Wenn die ganze islamische Welt Israel hasst, dann ist das keine müßige Spekulation. Sich auf arabische Uneinigkeit, moslemische sektiererische Konflikte und einen dauerhaften amerikanischen Schild zu verlassen ist kein Rezept für nachhaltige Sicherheit.

Es gibt Israelis, die dass alles wissen, und Juden in der ganzen Welt, die es wissen. In Großbritannien arbeiten die Jews for Justice for Palestinians dafür, dem Jüdischsein ein menschliches Gesicht zu geben. Sagt man ihnen, sie sein Antisemiten, werden sie bitter lachen, denn die Anschuldigung ist tief verletzend und eine Lüge. Propheten wie Uri Avnery drücken das alles eloquent aus, werden aber nur von wenigen gehört. Die Medien haben Angst vor einer Lobby, die bereit ist, ihnen ernsten Schaden zuzufügen.

Sicherlich, es gibt viele, die ihre Solidarität mit dem palästinensischen Volk aussprechen. Manche sind Christen, Sie verdienen Respekt. Wenn sie, weise oder nicht, nach Sanktionen rufen, macht sie das nicht zu Judenhasser - werden in der Theorie noch in der Praxis.
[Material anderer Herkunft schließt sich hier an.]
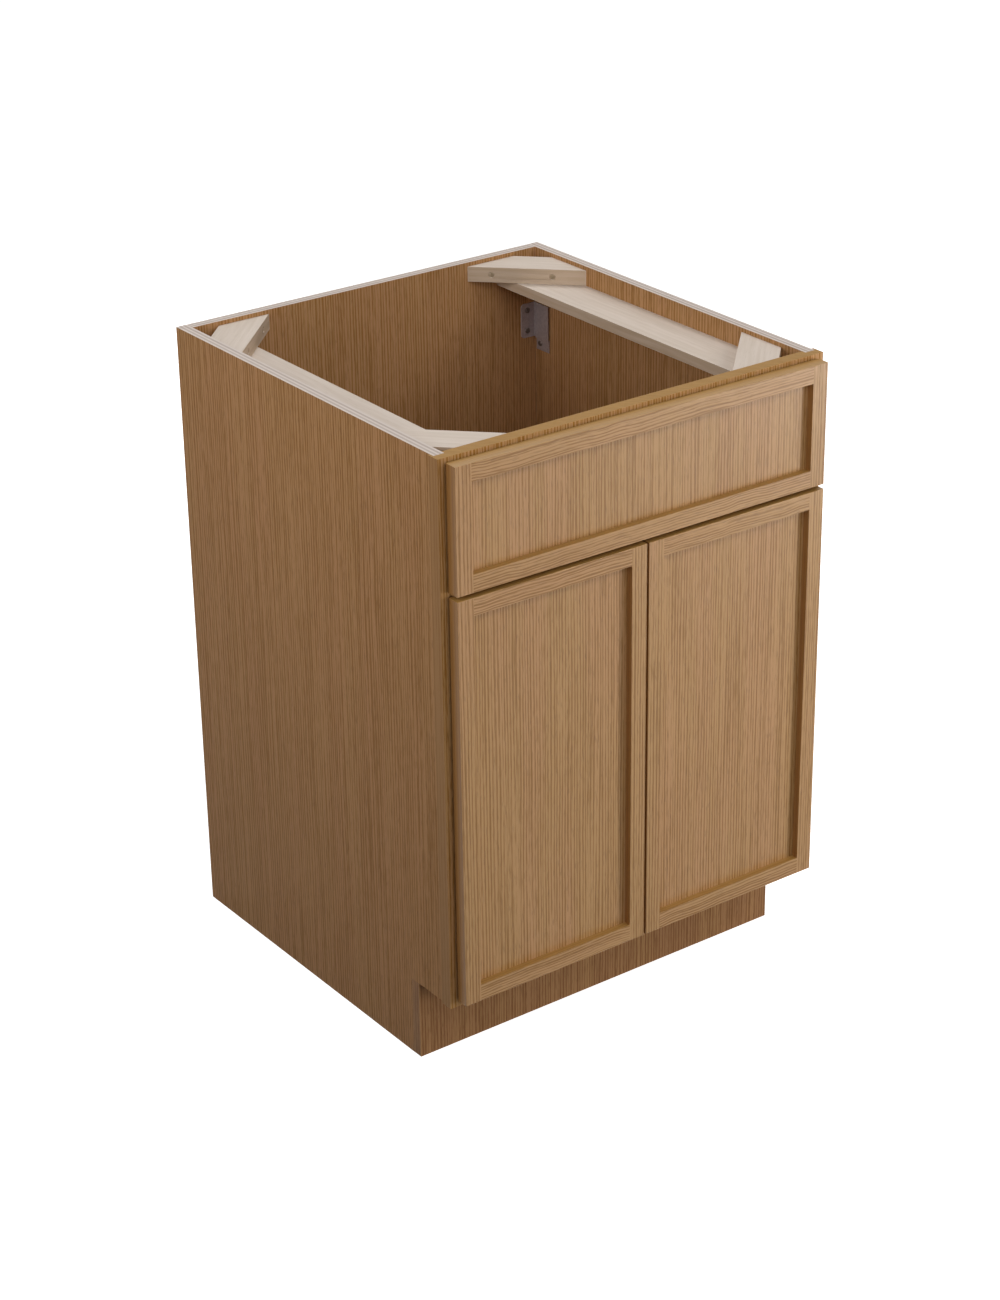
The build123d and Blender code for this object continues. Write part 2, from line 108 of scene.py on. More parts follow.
class Graph:
    """A node tree that is written like a formula: most methods add a node and give its output."""

    # A Mix node has sockets for every type of value: these are the ones for colours.
    MIX_COLOURS = (6, 7)
    MIX_RESULT = 2

    def __init__(self, owner: "bpy.types.Material | bpy.types.World") -> None:
        """Empties the tree of a new material or world.

        Args:
            owner: what the tree belongs to.
        """
        owner.use_nodes = True
        self.owner = owner
        self.tree = owner.node_tree
        self.tree.nodes.clear()

    @cached_property
    def coordinates(self) -> "bpy.types.bpy_prop_collection":
        """The outputs of the tree's one node for texture coordinates."""
        return self.tree.nodes.new("ShaderNodeTexCoord").outputs

    def node(self, kind: str, *inputs: "Socket | float | tuple", **settings: object) -> bpy.types.Node:
        """Adds a node and fills its first inputs.

        Args:
            kind: the node's type.
            inputs: sockets to link or plain values, in the order of the node's inputs.
            settings: properties of the node.

        Returns:
            The new node.
        """
        made = self.tree.nodes.new(kind)
        for setting, value in settings.items():
            setattr(made, setting, value)
        for socket, given in zip(made.inputs, inputs):
            self.feed(socket, given)
        return made

    def feed(self, socket: Socket, given: "Socket | float | tuple") -> None:
        """Fills a socket.

        Args:
            socket: the input to fill.
            given: an output to link to it, or a plain value. A colour is given without its alpha.
        """
        if isinstance(given, bpy.types.NodeSocket):
            self.tree.links.new(given, socket)
        elif socket.type == "RGBA":
            socket.default_value = (*given, 1.0)
        else:
            socket.default_value = given

    def math(self, operation: str, *inputs: "Socket | float") -> Socket:
        """Gives the result of one sum on numbers."""
        return self.node("ShaderNodeMath", *inputs, operation=operation).outputs[0]

    def vector(self, operation: str, *inputs: "Socket | tuple") -> Socket:
        """Gives the result of one sum on vectors."""
        return self.node("ShaderNodeVectorMath", *inputs, operation=operation).outputs[0]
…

Meine Sorge ist es aber, Solidarität mit dem Israel auszusprechen, das weder von seinen Führern noch von der öffentlichen Meinung repräsentiert wird. Einst, in den Tagen Hitlers, gab es ein anderes Deutschland, durch die repräsentiert, die neben Juden und Zigeunern in den Konzentrationslagern waren, Märtyrer, die heute gefeiert werden. Es gibt auch ein solches Israel. Seine Stimmen sind noch frei, zu sprechen, wenn auch oft verleumdet und missverstanden. Jenem Israel gilt meine Solidarität, wie allen Juden meine Liebe und meine Gebete gelten.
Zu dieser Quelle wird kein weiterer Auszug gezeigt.